Are you suggesting that the abutting property owners should be responsible for the alleys? You seem to be arbitrarily relieving the city of its responsibility.
How do you rationalize keeping the alleys so a rare soul might walk down the alley when there are street usually with 100 feet of the alley?
As to illicit activity in the alley: are you claiming that it is rare compared to a casual stroller using the alley ?
I made a tour of your garden area.
Are you nuts?
There is nothing historic except in your mind. You ought to be helping St Vincent de Paul instead of fighting them.

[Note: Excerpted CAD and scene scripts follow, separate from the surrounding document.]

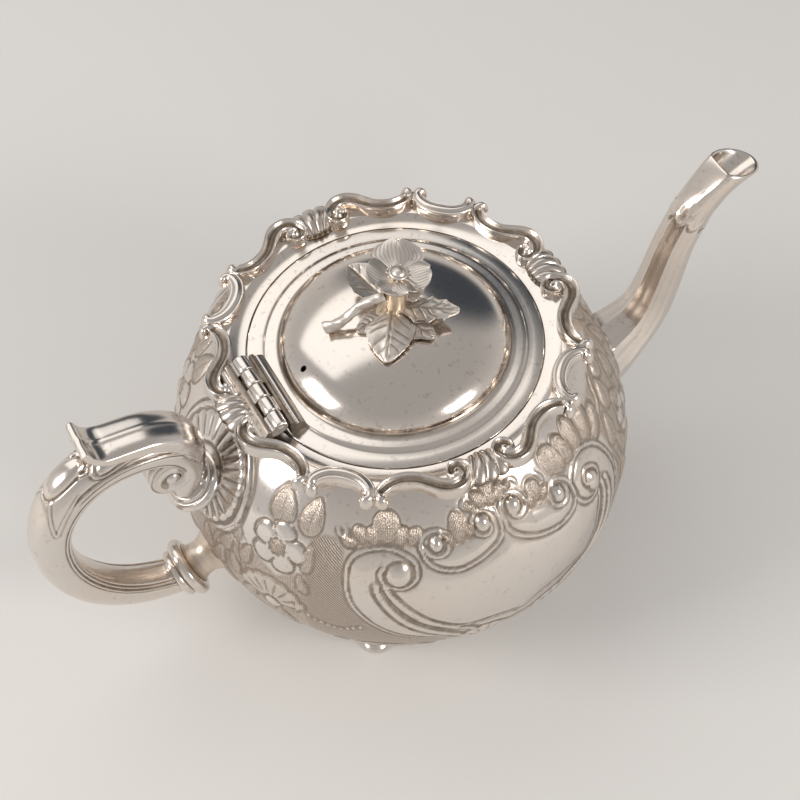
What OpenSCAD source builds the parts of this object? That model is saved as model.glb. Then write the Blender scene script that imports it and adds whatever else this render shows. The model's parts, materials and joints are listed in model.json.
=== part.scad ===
// Silver-plated teapot: raised round body on four cast feet, cast scroll rim,
// hinged domed lid with a blossom finial, panelled swan spout, scroll handle.
// Millimetres. The body stands on its axis: +X to the spout, +Z up, table at z = 0.

/* [Body] */
// Greatest radius of the body
body_r = 80; // [76:0.5:84]
// Height of the greatest radius above the table
girth_z = 56; // [52:0.5:60]
// Height of the body's upper edge
body_top_z = 106.5; // [102:0.5:111]
// Height of the body's lower edge
body_base_z = 5; // [4:0.5:8]
// Radius of the body's lower edge
base_r = 46; // [42:0.5:50]
// Roundness of the belly below the girth
lower_round = 1.83; // [1.7:0.01:2]
// Roundness of the shoulder above the girth
upper_round = 2.22; // [2:0.01:2.4]
// Thickness of the body's sheet
wall = 1.2; // [0.9:0.1:1.6]

/* [Gallery and lid seat] */
// Width of the gallery from the lid to the body's edge
gallery_w = 7.2; // [6:0.1:9]
// Height from the body's edge to the lid's seat
seat_rise = 0.9; // [0.6:0.1:2]
// Width of the ledge that the lid rests on
ledge_w = 3.3; // [2.8:0.1:4]
// Depth of the neck below the ledge
neck_drop = 6; // [5:0.5:9]
// Thickness of the gallery's sheet
gallery_t = 1.2; // [1:0.1:1.5]

/* [Scroll rim] */
// Height of the cast scrolls
rim_h = 4.2; // [3.4:0.1:5]
// Half width of a scroll at its middle
rim_half_w = 2.1; // [1.6:0.1:2.6]
// Reach of the curled tips outside the gallery
rim_reach = 4; // [3:0.1:5]

/* [Lid] */
// Radius of the lid's flange
lid_r = 49.5; // [46:0.5:52]
// Thickness of the lid's flange
flange_t = 1.2; // [1:0.1:1.6]
// Radius of the dome
dome_r = 38.5; // [36:0.5:39]
// Height of the dome
dome_h = 13.4; // [11:0.2:16]
// Thickness of the lid's sheet
lid_t = 1; // [0.8:0.1:1.4]
// Clearance round the lid's flange
lid_gap = 0.3; // [0.2:0.05:0.6]
// Clearance between the bezel and the neck
bezel_gap = 1; // [0.9:0.1:1.4]
// Depth of the bezel under the lid
bezel_h = 4.5; // [3:0.5:5]
// Diameter of the steam hole
vent_d = 2; // [1.5:0.1:3]

/* [Hinge] */
// Length of the hinge
hinge_l = 31; // [26:0.5:34]
// Diameter of the knuckles
knuckle_d = 5.4; // [4.8:0.1:6]
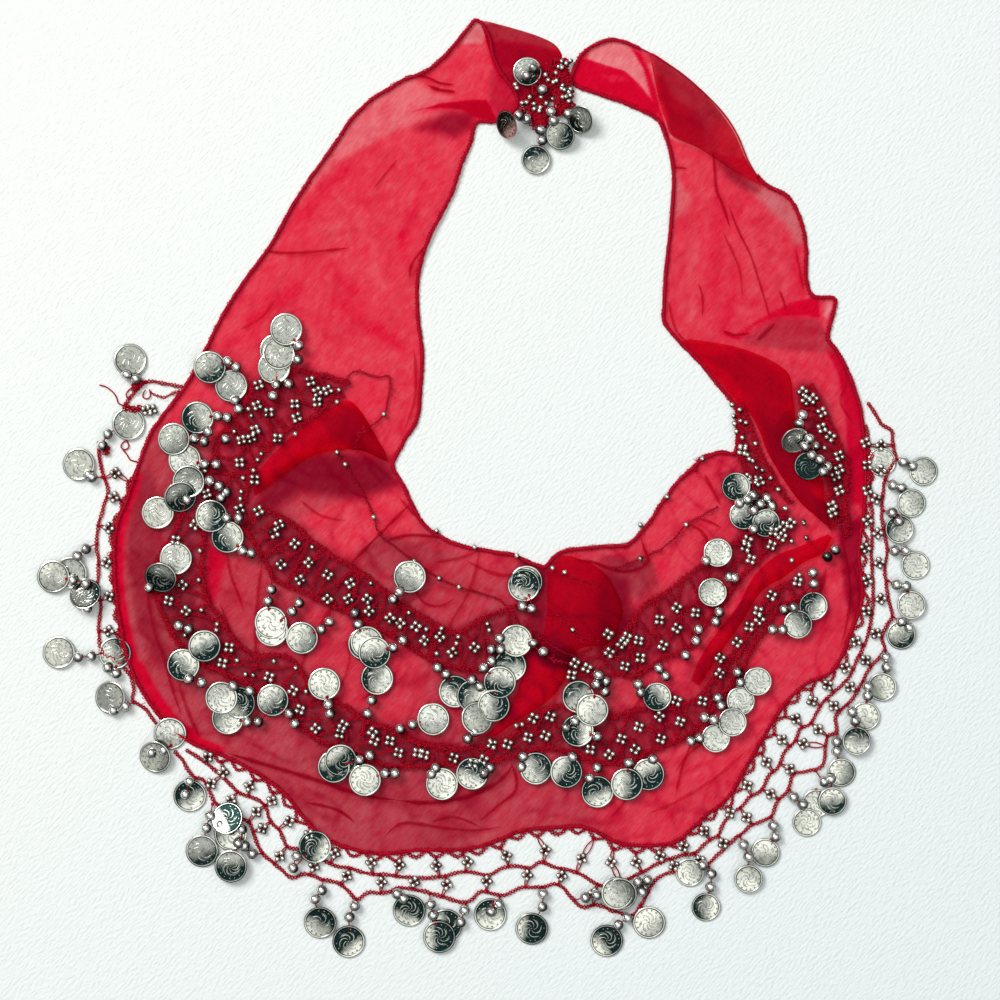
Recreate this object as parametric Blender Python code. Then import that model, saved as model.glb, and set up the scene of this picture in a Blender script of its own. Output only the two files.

You’re being predatory. We can understand constructive discussion. However, the alleys (and those like it) are public space, are in an historic district, and have guided development (when reinforced as a component of the city block) to fit constraints that complement the scale of surrounding structures. Plenty of city partners, private and public, have done it the right way by including this public space in their development or redevelopment place. This is our stance. There will be no more antagonistic comments approved upon this post.